Une gageure alors qu’il faut respecter la parité, veiller à servir les alliés d’Horizons et du MoDem, et ne pas braquer certains secteurs soucieux d’avoir un ministre pour les représenter. « Et c’est comme ça qu’à la fin, ça prend trois semaines et on finit à 48 », ironise un proche du chef de l’État.
Les réactions de Pannier-Runacher, Maillard, Glucksmann, Guedj
Un choix loin d’être neutre pour maintenir l’équilibre précaire du camp présidentiel, mis à mal dernièrement par la loi immigration.
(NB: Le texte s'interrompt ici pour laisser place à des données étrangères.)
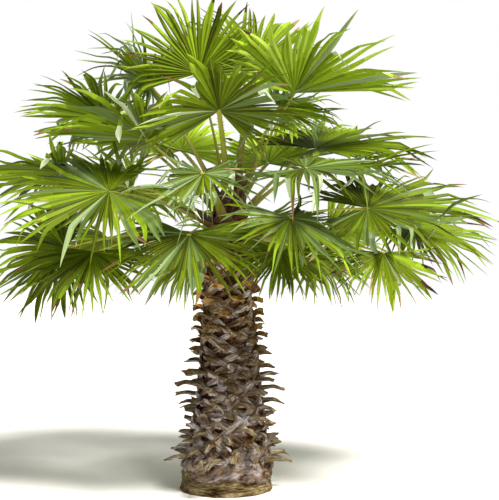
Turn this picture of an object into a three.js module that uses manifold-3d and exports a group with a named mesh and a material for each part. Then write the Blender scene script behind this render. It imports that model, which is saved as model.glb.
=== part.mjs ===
// Caranday palm: a young fan palm whose trunk is still clad in old leaf bases.
// Millimetres, +Z up. The origin is the centre of the flat cut at ground level, and -Y faces the viewer.
// A frond is a stalk and a pleated fan. Each is a solid of its own, and a fan's leaflets stop short of
// whatever stands in their way, so no two solids touch.
import * as THREE from "three";
import Module from "manifold-3d";

const wasm = await Module();
wasm.setup();

// The trunk, from the ground to the bud that the live stalks stand round.
const trunkTop = 1860;
const trunkSides = 16;
const trunkLean = 80; // the bud end bends over to the right by this
const trunkSway = 20; // and the bole sways to the right by this on its way up
const swayHeight = 1250;
const footFlare = 276;
const bossRadius = 267; // the swollen ring of old roots at the foot
const boleRadius = 236; // just above that ring
const neckRadius = 148; // below the crown
const budRadius = 34;

// Old leaf bases, in a spiral up the trunk.
const bootCount = 108;
const bootsFrom = 200;
const bootsTo = 1370;
const goldenAngle = 137.508;
const bootRootWidth = 122;
const bootTipWidth = 36;
const bootRootHeight = 104; // the clasping root runs down the trunk
const bootTipHeight = 13;
const bootShortest = 40;
const bootLongest = 150;
const bootUpperLongest = 66; // above the middle of the trunk they are worn shorter
const bootWornFrom = 500; // and these two heights are where that sets in and is complete
const bootWornBy = 1000;
const bootSink = 26; // how deep a root is sunk into the trunk
const bootRise = [0.05, 0.5]; // how steeply a stub rises
const bootSway = 0.22; // how far it swings to either side
const bootKnee = 0.5; // share of its length at which its upward bend eases
const kneeLift = 0.3; // the knee's and the tip's heights over the root, as shares of length times rise
const tipLift = 0.35;
const kneeWidthShare = 0.62; // the knee's section, as shares of the root's
const kneeHeightShare = 0.29;

// Stalks.
const heart = new THREE.Vector3(50, 0, 1750); // the point that every frond's rise is measured from
const lowestSeat = 1440; // where the lowest and the highest stalk leave the trunk
const highestSeat = 1800;
const lowestRise = -42;
const highestRise = 80;
const stalkArch = 0.1; // share of its length that a stalk bows upwards
const stalkSpans = 3;
const stalkSides = 6;
const stalkRootHalf = [34, 22]; // half width and half depth
const stalkTipHalf = [13, 10];
const neckHalf = [16, 14]; // the same at the neck of the fan that it meets
const gap = 0.35; // running clearance between neighbouring solids

// Fans.
const leafletCount = 26;
const openSpread = 150; // half angle that an open fan spans, in degrees
const steepSpread = 106; // the same on a fan that stands or hangs steeply
const steepFrom = 15; // the dips, up or down, from which a spread narrows and at which it has
const steepBy = 60;
const besideStalk = 27; // the least angle between the stalk and the leaflets beside it
const splitShare = 0.46; // share of a leaflet that is joined to its neighbours
const sideShorter = 0.3; // the leaflets beside the stalk are shorter by this share
const pleatDepth = 0.3; // depth of a pleat, as a share of its width
const foldRamp = 50; // degrees from the midline over which a fan's fold comes in
const bladeThickness = 8;
const hubThickness = 22;
const neckLength = 34; // from the hub back to the stalk's end
const droop = 0.09; // share of its reach that a leaflet's tip sinks
const leafletShares = [1, 0.86, 0.72, 0.58, 0.46, 0.34, 0.22, 0.12]; // lengths tried in turn
const leafletClearance = 5;
const joinedLimit = 0.8; // beside a shortened leaflet, the joined part ends at this share of it

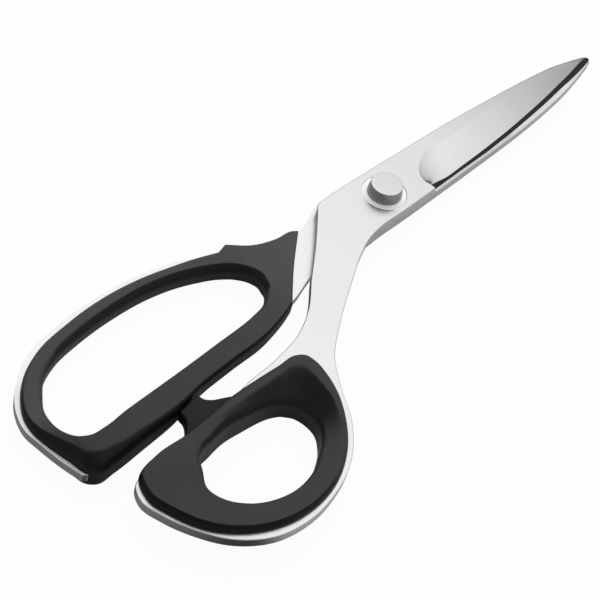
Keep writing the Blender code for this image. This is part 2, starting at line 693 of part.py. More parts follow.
# Turned knob with a room for the spring and a blind bore for the stem
def build_knob(group, hinge):
    room = SPRING_HIGH + GAP
    bore_top = KNOB_TOP - KNOB_ROOF
    profile = [
        (0, KNOB_TOP), (KNOB_R - KNOB_CHAMFER, KNOB_TOP), (KNOB_R, KNOB_TOP - KNOB_CHAMFER),
        (KNOB_R, KNOB_LOW), (SPRING_R + GAP, KNOB_LOW), (SPRING_R + GAP, room), (STEM_BORE, room),
        (STEM_BORE, bore_top), (0, bore_top),
    ]
    return finish(turned("adjusting_knob", profile), POLISHED, group, hinge)


def add_hinge(name, group):
    hinge = bpy.data.objects.new(name, None)
    group.objects.link(hinge)
    return hinge


def main():
    for old in list(bpy.data.objects):
        bpy.data.objects.remove(old)
    shears = new_collection("tailor_shears")
    cutters = new_collection("cutters")
    thumb_hinge = add_hinge("thumb_hinge", shears)
    knob_hinge = add_hinge("knob_hinge", shears)
    build_finger_blade(shears, cutters)
    build_thumb_blade(shears, cutters, thumb_hinge)
    build_finger_grip(shears, cutters)
    build_thumb_grip(shears, cutters, thumb_hinge)
    build_screw(shears, cutters)
    build_washer(shears)
    build_bush(shears, thumb_hinge)
    build_click_ring(shears)
    build_spring(shears)
    build_knob(shears, knob_hinge)


main()
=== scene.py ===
import math

import bmesh
import bpy
import numpy as np
from mathutils import Matrix, Vector, geometry


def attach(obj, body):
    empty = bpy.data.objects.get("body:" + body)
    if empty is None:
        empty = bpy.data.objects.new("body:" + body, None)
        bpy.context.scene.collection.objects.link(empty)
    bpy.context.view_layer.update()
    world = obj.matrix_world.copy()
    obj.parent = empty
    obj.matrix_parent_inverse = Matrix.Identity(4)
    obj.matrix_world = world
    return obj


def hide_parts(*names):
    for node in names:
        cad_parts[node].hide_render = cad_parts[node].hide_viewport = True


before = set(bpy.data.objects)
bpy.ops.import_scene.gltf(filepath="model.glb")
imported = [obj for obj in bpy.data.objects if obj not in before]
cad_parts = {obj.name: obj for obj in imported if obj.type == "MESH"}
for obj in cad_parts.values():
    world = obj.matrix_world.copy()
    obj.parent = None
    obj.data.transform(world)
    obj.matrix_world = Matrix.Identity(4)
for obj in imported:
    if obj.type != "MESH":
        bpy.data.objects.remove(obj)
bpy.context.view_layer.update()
mm = 0.001
sharp = "sharp"      # marks a row where a curve turns a corner
weldDistance = 0.002      # points closer than this are joined, in mm
shortEdge = 0.001
print("frame loaded:", len(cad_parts), "nodes")

# Shared sizes of the steel, in mm
steel = {
    "plate": 2.97,
    "fingerFace": 5.72,       # mating faces, a hair apart
    "thumbFace": 5.78,
    "fingerLow": 2.75,        # faces that the grips stand on
    "fingerTop": 5.60,
    "thumbLow": 5.90,
    "thumbTop": 8.75,
    "bladeLength": 102.5,
    "tipThick": 1.22,
    "taperStart": 30.0,
}

# sides and tip of a blade: share of its length, and Y
leftSide = [
    (0, 9.45), (0.2, 9), (0.39, 8.55), (0.565, 7.8), (0.71, 6.95), (0.8, 6.2), (0.865, 5.45),
    (0.915, 4.3), (0.965, 3),
]
rightSide = [
    (0, -8.72), (0.2, -8.14), (0.33, -7.72), (0.47, -7.32), (0.6, -6.7), (0.72, -5.65), (0.82, -4.35),
    (0.9, -2.75), (0.955, -1.38),
]
tipRows = [(0.988, -0.4), (1, 0.5), (0.997, 1.5)]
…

Si le patron des députés Renaissance, Sylvain Maillard, a assuré sur LCI que ses troupes « travailleront en toute loyauté » avec le prochain Premier ministre, d’autres redoutent un coup de barre à droite.
Comme la ministre de la Transition énergétique Agnès Pannier-Runacher, attachée au « dépassement » du macronisme initial, qui a estimé sur franceinfo que « sortir l’aile gauche de la majorité, ce serait faire le jeu des oppositions ».
? Remaniement ➡️ « Ce n’est pas à l’ailier gauche de dire comment doit être la feuille de match du prochain match ou qui est le capitaine”, juge Agnès Pannier-Runacher. “Ce qu’a fait le président depuis 7 ans, c’est le dépassement.” #8h30franceinfo pic.twitter.com/ngg1yRMxVG
— franceinfo (@franceinfo) January 8, 2024
À quoi bon s’encombrer puisque « le Premier ministre, ce sera Emmanuel Macron », tout comme « son ministre des Affaires étrangères », celui de la Défense ou encore de la Culture, a ironisé sur France 2 le candidat de gauche aux européennes Raphaël Glucksmann, dénonçant la « dérive personnelle du pouvoir » du chef de l’État.
« Tout le monde s’en fout du remaniement », a même affirmé son collègue socialiste Jérôme Guedj sur franceinfo, critiquant le « marketing politique » de l’exécutif qui « feuilletonne une histoire de casting » alors que « le problème de ce gouvernement, c’est que le scenario est nul ».